Lebih jauh ia menegaskan bahwa hal ini sangat penting dilakukan supaya masyarakat tidak menjadi distrust terhadap posisi lembaga negara yang telah berkinerja secara baik saat itu. Sebab, ujar Ma’ruf, kalau melihat diksi-diksi yang dilontarkan di media itu bisa membuat kepercayaan masyarakat kepada lembaga menjadi berkurang.

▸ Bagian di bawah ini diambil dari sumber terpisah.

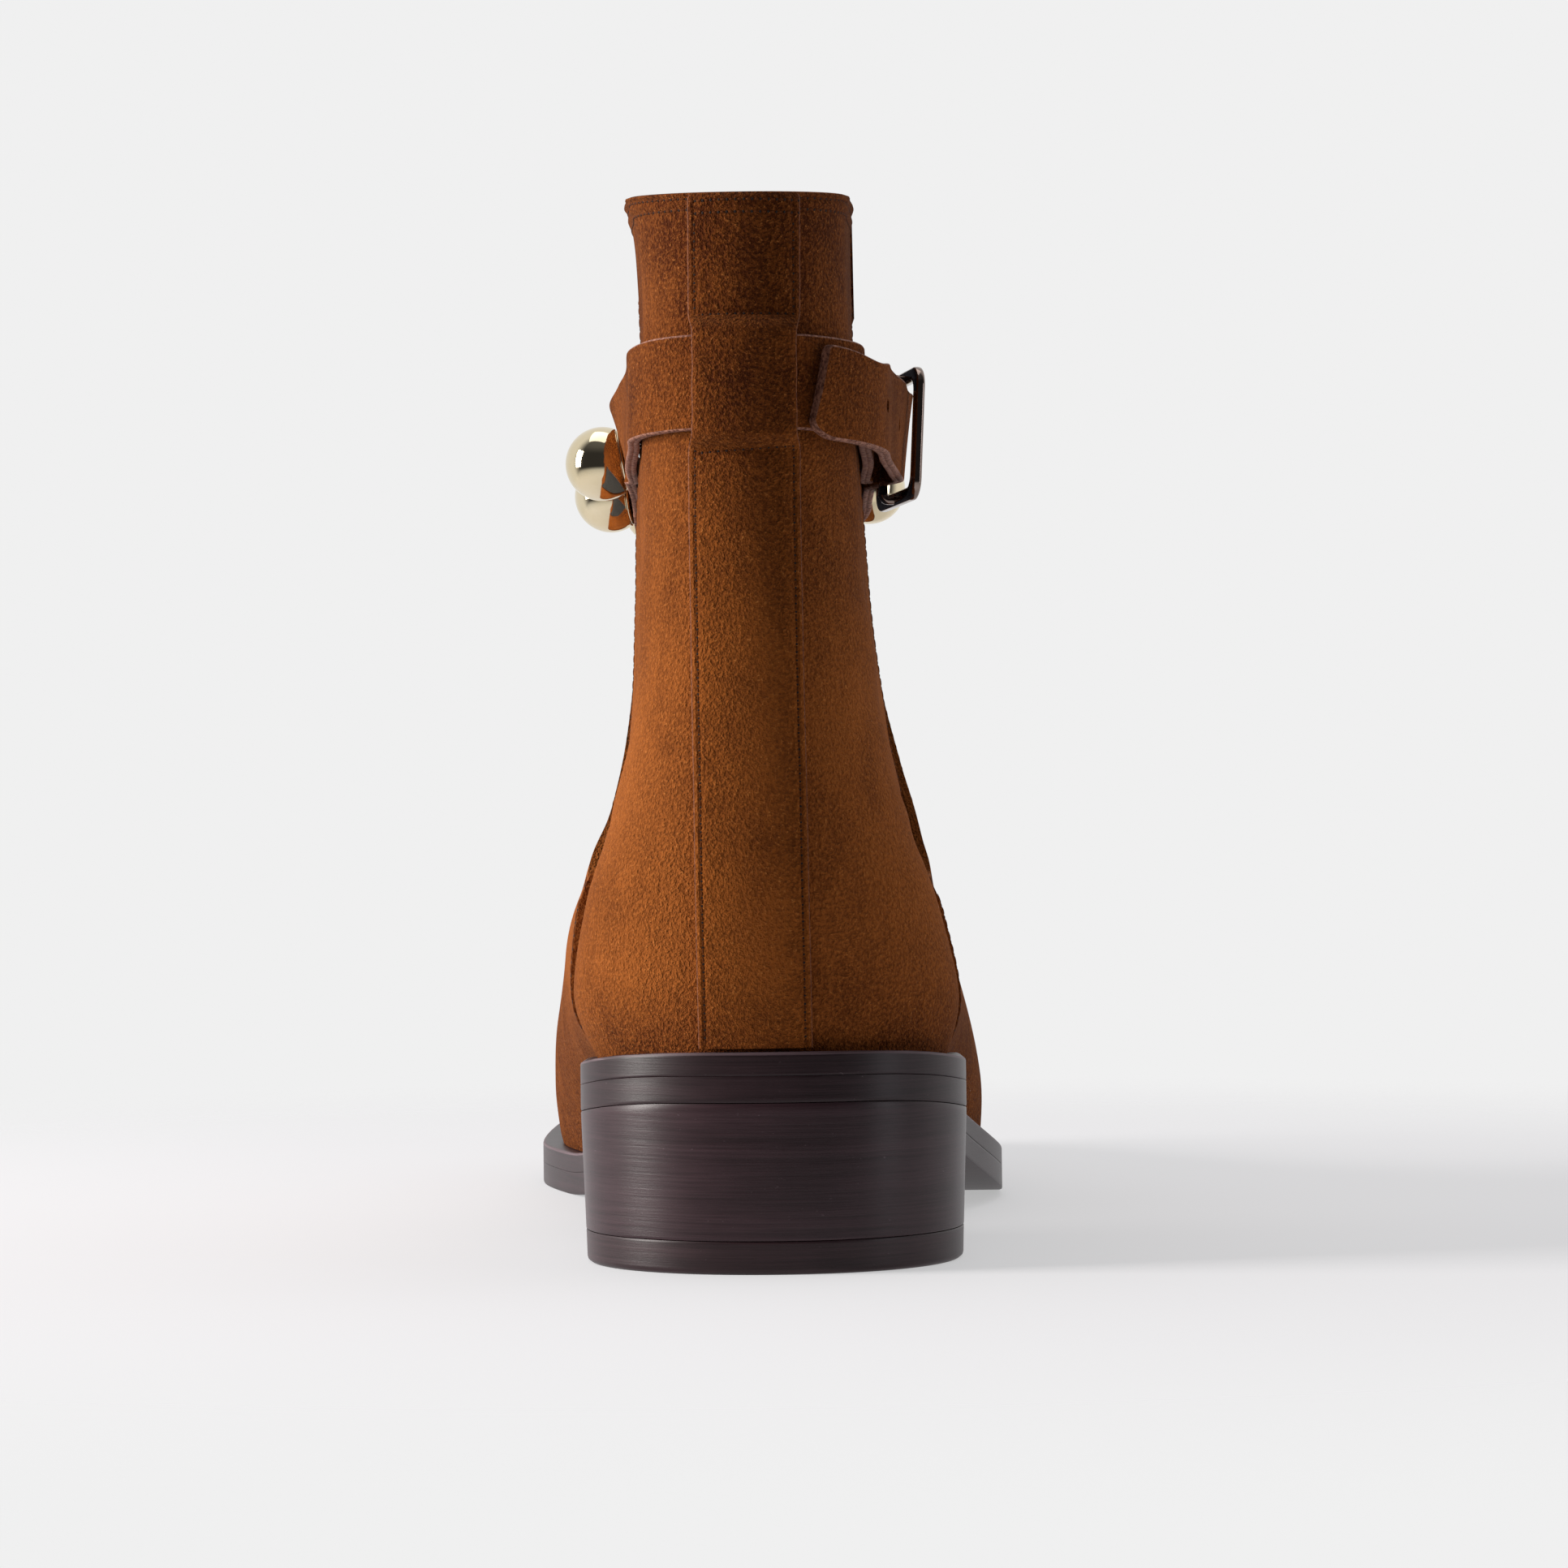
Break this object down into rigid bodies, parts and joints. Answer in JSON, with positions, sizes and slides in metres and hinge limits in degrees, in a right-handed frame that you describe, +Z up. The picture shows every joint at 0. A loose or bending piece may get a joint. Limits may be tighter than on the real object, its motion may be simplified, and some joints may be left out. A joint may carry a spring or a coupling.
{
  "type": "ankle boot",
  "caption": "Right ankle boot in tan suede with elastic side panels, a buckled ankle strap with polished ball studs and a dark stacked block heel.",
  "frame": {"origin": "centre of the heel's resting face", "axes": "+Z up, +Y towards the toe, +X towards the outer side of the right foot"},
  "size_m": [0.0889, 0.2626, 0.177],
  "materials": {
    "suede": "napped suede, matte",
    "elastic": "ribbed elastic, matte",
    "sole_edge": "painted edge, satin",
    "heel_leather": "stacked and painted, satin",
    "heel_rubber": "satin",
    "footbed": "smooth, matte",
    "stud_metal": "polished, pale gold",
    "buckle_metal": "polished"
  },
  "bodies": {
    "root": {"welt": "sole_edge", "outsole": "sole_edge", "heel_stack": "heel_leather", "top_lift": "heel_rubber", "insole": "footbed", "upper": "suede", "gore_inner": "elastic", "gore_outer": "elastic", "back_strip": "suede", "ankle_strap": "suede", "stud_1": "stud_metal", "stud_2": "stud_metal", "stud_3": "stud_metal", "stud_4": "stud_metal", "stud_5": "stud_metal", "buckle_frame": "buckle_metal", "buckle_prong": "buckle_metal"}
  },
  "joints": []
}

"Bayangkan ada ketua DPD, lembaga DPD, transaksi mencurigakan, rekening mencurigakan, ada istilah kasino dan lainnya, ini akan mencederai kepercayaan masyarakat terhadap lembaga dewan yang setidaknya telah berkiprah, berkontribusi dalam kehidupan berbangsa dan bernegara kita," kata dia.
Karena itu, Ma'ruf khawatir ini akan menjadi satu konsumsi publik, dan akan menjurus pada fitnah kepada lembaga DPD dan pembunuhan karakter terhadap seseorang.
"Saya khawatir kalau ini menjadi satu konsumsi publik dan tadi saya jelaskan kaitannya kelembagan DPD akan menjurus pada fitnah. Kedua, bagi personal pejabat negara tentu lebih bisa mengakibatkan pembunuhan karakter seseorang. Lebih baik harus ada keseimbangan dalam melakukan pemberitaan-pemberitaan itu," tambahnya.
Sebelumnya, Pusat Pelaporan dan Analisis Transaksi Keuangan atau PPATK menemukan ada beberapa kepala daerah yang diduga mencuci uang lewat kasino. Rupanya, dugaan pencucian uang oleh pejabat negara tak hanya terjadi di kalangan kepala daerah. PPATK juga menemukan seorang pejabat Dewan Perwakilan Daerah (DPD) periode 2014-2019 yang disinyalir mencuci uang lewat kasino.